TORONTO: Charging senior officers of Canadian police with willful inaction, a top Canadian intelligence official said several days before the Air India disaster police had showed him a document suggesting the flight would be targeted on the weekend of the attack.
Ontario Lt Governor James Bartleman, who was director general of External Affairs' intelligence bureau in 1985, testified at the public inquiry that he saw an intelligence document warning of an attack on Air India aircraft just days before the bombing.
He said he personally delivered the document to a committee meeting on Sikh extremism that was going on at the same time.
When he showed the document to the senior Royal Canadian Mounted Police (RCMP) officer at the meeting, Bartleman said, he was "startled" by the reaction he got.
"He flushed and told me that of course he'd seen it, and that he didn't need me to tell him how to do his job," he said. "That confirmed that he had seen it and that the RCMP would take that into consideration and do what was necessary. The next thing in my memory is the downing of the aircraft."
Bartleman was in charge of the intelligence analysis and security branch of the Department of External Affairs when the plane blew up on June 23, 1985, killing all 329 people on board.
Bartleman said he found the document in his daily package of intelligence briefings in the week of June 18.
"I saw in there a document that indicated Air India was being targeted that weekend, specifically the weekend of the 22-23," Canadian Broadcasting reported quoting Bartleman.
"It was raw, unevaluated information. There had been so many alarms raised over the previous year about potential attacks that I suppose it would be possible for someone to say this is just another one of these cry wolf events."
When asked why he recalled that incident so clearly, Bartleman said he had never been "hissed at" in such a way during his career and that it made a "searing impression."
"I know what I saw and I know what happened," said Bartleman.
Bartleman said he didn't reveal the information until the inquiry was established because he assumed the matter was investigated during one of the internal reviews by the RCMP.
The inquiry into the disaster, headed by retired Supreme Court justice John Major, resumed Monday with a focus on leads, tips and warnings that surfaced before the disaster.
Of the 329 people on Air India Flight 182, 280 were Canadian citizens and 82 were children. The bombing brought down the plane over the Atlantic Ocean off the west coast of Ireland.

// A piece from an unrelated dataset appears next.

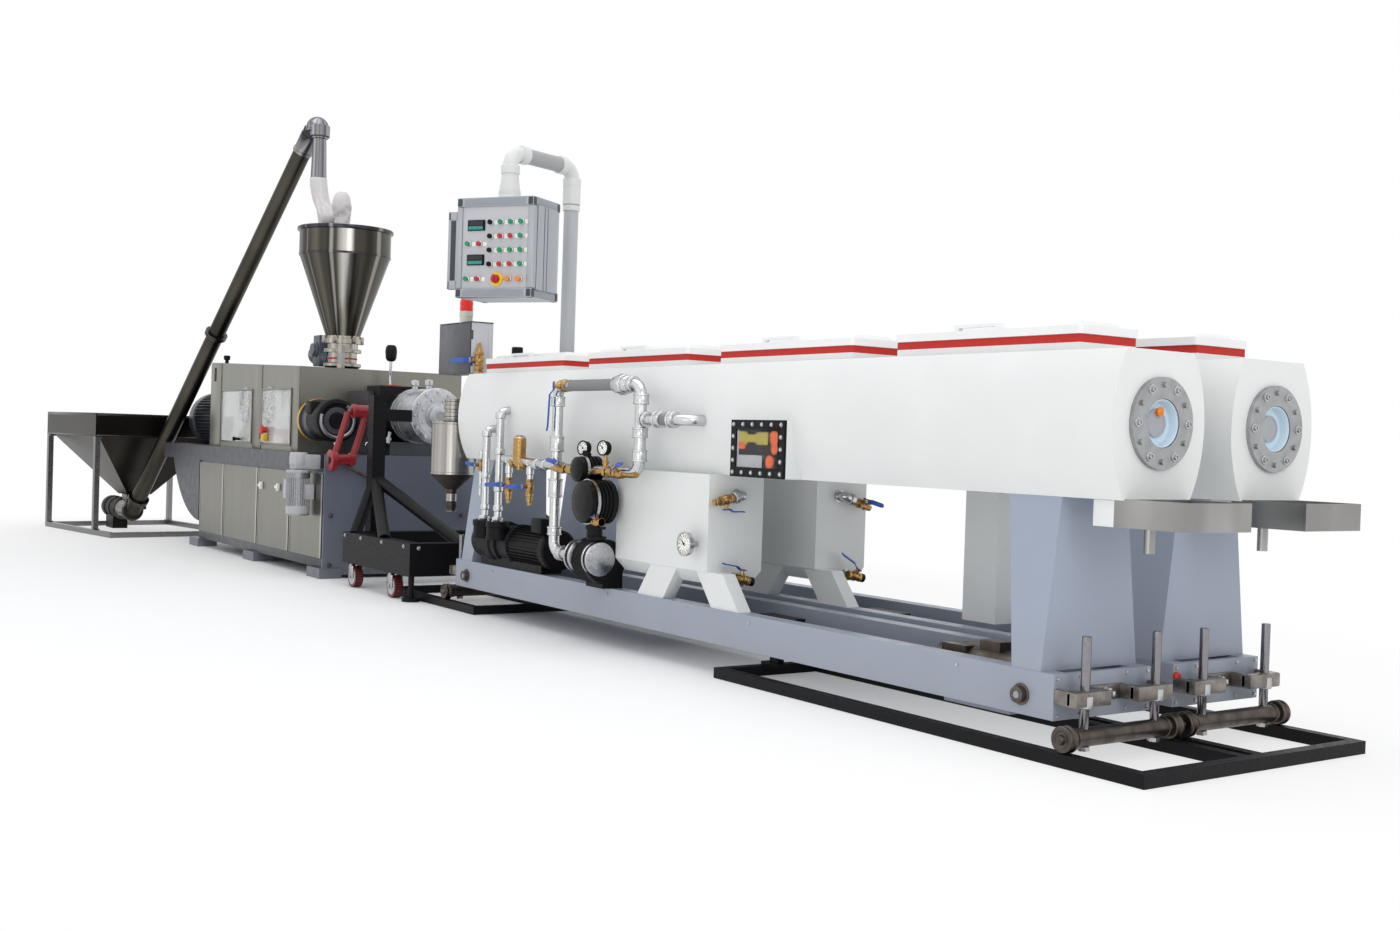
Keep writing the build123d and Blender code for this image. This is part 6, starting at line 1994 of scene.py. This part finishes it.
class LINE_OT_film_socks(bpy.types.Operator):
    """The discharge sleeve between the loader's spout and the hopper, and the vent sock on its collar"""

    bl_idname = "line.film_socks"
    bl_label = "Film socks"

    def execute(self, context):
        body = "line_base"
        LOOKS["film"] = film("sleeve_polyethylene_film", linear("#DEDADA"))
        top = Vector((*HEAD, HEAD_OUTLET + 26))
        low = Vector((*SLEEVE_SPOT, COLLAR_TOP - 22))
        rings = []
        steps = 26
        for i in range(steps + 1):
            t = i / steps
            ease = t * t * (3 - 2 * t)
            sag = sin(pi * t)
            centre = top.lerp(low, t)
            # It slumps to the right above its collar
            slump = sin(pi * min(1, max(0, (t - 0.45) / 0.55)))
            centre.x = top.x + (low.x - top.x) * ease + 26 * slump
            centre.y = top.y + (low.y - top.y) * ease + 10 * slump
            radius = 58 - 7 * t + 5 * sag + 15 * slump + 2 * sin(9 * t)
            rings.append((centre, radius, 2.6 * sag))
        sleeve = sock(rings)
        tall = [at(*top).z - 0.028, at(*low).z + 0.028]
        sleeve = soften(sleeve, lambda co: co.z > tall[0] or co.z < tall[1])
        finish(sleeve, "discharge_film_sleeve", "film", body, 60)
        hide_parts("discharge_sleeve")
        x, y = VENT_SPOT
        rings = []
        tall = 218
        for i in range(19):
            t = i / 18
            z = COLLAR_TOP - 22 + (tall + 22) * sin(t * pi / 2) ** 0.92
            bulge = 50 + 15 * sin(pi * min(1, t / 0.8))
            radius = bulge if t < 0.35 else bulge * max(0.03, 1 - ((t - 0.35) / 0.65) ** 2.2) ** 0.5
            rings.append((Vector((x + 9 * t * t, y - 4 * t, z)), radius, 1.8 * sin(pi * t)))
        vent = sock(rings)
        edge = at(x, y, COLLAR_TOP + 6).z
        vent = soften(vent, lambda co: co.z < edge)
        finish(vent, "vent_film_sock", "film", body, 60)
        LOOKS["tie"] = moulded("band_white_nylon", linear("#D9DADA"), 0.36)
        bands = []
        for spot, z, radius in ((HEAD, HEAD_OUTLET + 8, 58), (SLEEVE_SPOT, COLLAR_TOP - 20, 51),
                                (VENT_SPOT, COLLAR_TOP - 20, 51)):
            bands.append(rod((*spot, z), UP, (
                (0, radius - 1), (0, radius + 2.4), (9, radius + 2.4), (9, radius - 1)), 44))
        finish(bands, "film_bands", "tie", body)
        return {"FINISHED"}


# Stage

EYE = (2792, -3544, 909)
HEADING = 55.37
PITCH = -0.99
ROLL = -1.86
LENS = 38.17
LAMPS = (
    ("over_line", (-3500, -600, 6500), (-3500, 0, 0), (11.0, 5.0), 200),
    ("near_side", (-1500, -6500, 3200), (-2500, 0, 900), (8.0, 3.0), 20),
    ("under_tanks", (900, -4200, 600), (-900, 400, 450), (3.0, 0.8), 14),
    ("right_end", (5200, -1500, 3000), (0, 200, 900), (3.0, 3.0), 78),
    ("left_back", (-9500, -5500, 4200), (-8000, 0, 1000), (4.0, 3.0), 12),
)


class LINE_OT_stage(bpy.types.Operator):
    """Put the floor, the lamps, the world and the camera round the line"""

    bl_idname = "line.stage"
    bl_label = "Stage"

    def execute(self, context):
        scene = context.scene
        scene.view_settings.view_transform = "Standard"
        self.world(scene)
        self.floor()
        for name, place, target, size, power in LAMPS:
            self.lamp(name, at(*place), at(*target), size, power)
        self.camera(scene)
        return {"FINISHED"}

    def world(self, scene):
        world = bpy.data.worlds.new("studio")
        scene.world = world
        world.use_nodes = True
        tree = world.node_tree
        tree.nodes.clear()
        seen = add(tree, "ShaderNodeLightPath")
        either = maths(tree, "MAXIMUM", seen.outputs["Is Camera Ray"], seen.outputs["Is Glossy Ray"])
        any_ray = maths(tree, "MAXIMUM", either, seen.outputs["Is Transmission Ray"])
        white = add(tree, "ShaderNodeBackground", {"Color": (1, 1, 1, 1), "Strength": 1.0})
        soft = add(tree, "ShaderNodeBackground", {"Color": (0.97, 0.98, 1, 1), "Strength": 0.72})
        mixed = add(tree, "ShaderNodeMixShader", links={
            0: any_ray, 1: soft.outputs[0], 2: white.outputs[0]})
        add(tree, "ShaderNodeOutputWorld", links={"Surface": mixed.outputs[0]})

    def floor(self):
        """A pale floor that turns into the white background a few metres beyond the line."""
        alone()
        bpy.ops.mesh.primitive_circle_add(vertices=96, radius=1, fill_type="NGON")
        floor = bpy.context.object
        floor.scale = (30, 30, 1)
        bpy.ops.object.transform_apply(location=True, rotation=True, scale=True)
        bpy.ops.object.mode_set(mode="EDIT")
        bpy.ops.mesh.select_all(action="SELECT")
        bpy.ops.mesh.inset(thickness=14)
        bpy.ops.object.mode_set(mode="OBJECT")
        look = bpy.data.materials.new("floor_pale_paint")
        look.use_nodes = True
        tree = look.node_tree
        shader = tree.nodes["Principled BSDF"]
        shader.inputs["Roughness"].default_value = 0.7
        coords = add(tree, "ShaderNodeTexCoord").outputs["Object"]
        grey = noise(tree, coords, 900, 4)
        tree.links.new(spread(tree, grey, *shades(linear("#FBFBFB"), 0.99, 1.0)),
                       shader.inputs["Base Color"])
        oval = add(tree, "ShaderNodeMapping", {"Scale": (0.62, 1, 1)}, {"Vector": coords})
        reach = add(tree, "ShaderNodeVectorMath", links={0: oval.outputs["Vector"]}, operation="LENGTH")
        far = between(tree, reach.outputs["Value"], 0.0, 1.0, 1.6, 4.4)
        glow = add(tree, "ShaderNodeEmission", {"Color": (1, 1, 1, 1), "Strength": 1.0})
        mixed = add(tree, "ShaderNodeMixShader", links={
            0: far, 1: shader.outputs[0], 2: glow.outputs[0]})
        tree.links.new(mixed.outputs[0], tree.nodes["Material Output"].inputs["Surface"])
        floor.data.materials.append(look)
        floor.name = "studio_floor"
        floor.location.z = -0.001

    def lamp(self, name, place, target, size, power):
        light = bpy.data.lights.new(name, "AREA")
        light.shape = "RECTANGLE"
        light.size, light.size_y = size
        light.energy = power
        lamp = bpy.data.objects.new(name, light)
        bpy.context.scene.collection.objects.link(lamp)
        lamp.location = place
        lamp.rotation_euler = (target - place).to_track_quat("-Z", "Y").to_euler()
        lamp.visible_camera = False

    def camera(self, scene):
        heading, pitch, roll = radians(HEADING), radians(PITCH), radians(ROLL)
        ahead = Vector((-sin(heading) * cos(pitch), cos(heading) * cos(pitch), sin(pitch)))
        right = ahead.cross(Vector(UP)).normalized()
        up = right.cross(ahead)
        side = right * cos(roll) - up * sin(roll)
        top = right * sin(roll) + up * cos(roll)
        data = bpy.data.cameras.new("photo_camera")
        data.lens = LENS
        data.clip_end = 200
        camera = bpy.data.objects.new("photo_camera", data)
        scene.collection.objects.link(camera)
        turn = Matrix((side, top, -ahead)).transposed().to_4x4()
        camera.matrix_world = Matrix.Translation(at(*EYE)) @ turn
        scene.camera = camera


STEPS = (LINE_OT_stage, LINE_OT_finishes, LINE_OT_running_gear, LINE_OT_base_details, LINE_OT_tank_ends,
         LINE_OT_lid_fittings, LINE_OT_water_box_fittings, LINE_OT_pipe_fittings, LINE_OT_filters,
         LINE_OT_pump_details, LINE_OT_manifold, LINE_OT_separator_details, LINE_OT_panel_case,
         LINE_OT_panel_controls, LINE_OT_arm_details, LINE_OT_junction_details, LINE_OT_window_details,
         LINE_OT_guard_details, LINE_OT_cabinet_details, LINE_OT_motor_details, LINE_OT_side_motor,
         LINE_OT_hopper_details, LINE_OT_gearbox_details, LINE_OT_barrel_details, LINE_OT_arm_joints,
         LINE_OT_trolley_details, LINE_OT_loader_details, LINE_OT_film_socks)


class LINE_PT_panel(bpy.types.Panel):
    """Lists the steps that dress the line"""

    bl_label = "Pipe extrusion line"
    bl_idname = "LINE_PT_panel"
    bl_space_type = "VIEW_3D"
    bl_region_type = "UI"
    bl_category = "Line"

    def draw(self, context):
        for step in STEPS:
            self.layout.operator(step.bl_idname)
        for group in (context.scene.line_colours, context.scene.line_sizes):
            for key in group.__annotations__:
                self.layout.prop(group, key)


CLASSES = (LineColours, LineSizes, *STEPS, LINE_PT_panel)


def register():
    for item in CLASSES:
        bpy.utils.register_class(item)
    bpy.types.Scene.line_colours = bpy.props.PointerProperty(type=LineColours)
    bpy.types.Scene.line_sizes = bpy.props.PointerProperty(type=LineSizes)


def unregister():
    del bpy.types.Scene.line_sizes
    del bpy.types.Scene.line_colours
    for item in reversed(CLASSES):
        bpy.utils.unregister_class(item)


def main():
    """Registers the add-on and runs its steps in order."""
    register()
    for step in STEPS:
        group, name = step.bl_idname.split(".")
        getattr(getattr(bpy.ops, group), name)()
    bpy.context.view_layer.update()


if __name__ == "__main__":
    main()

A separate luggage bomb destined for a second Air India flight killed two Japanese baggage handlers at Tokyo's Narita airport.
Talwinder Singh Parmar, the suspected mastermind of the plot, was arrested in November 1985 on weapons, explosives and conspiracy charges, but the charges were dropped for lack of evidence. He died in India in 1992 in what officials said was a shootout with police.
Two other men, Ripudaman Singh Malik and Ajaib Singh Bagri, were acquitted of all charges in 2005 after the costliest investigation and prosecution in Canadian history.
Bombmaker Inderjit Singh Reyat was imprisoned for manslaughter in a 2003 plea bargain.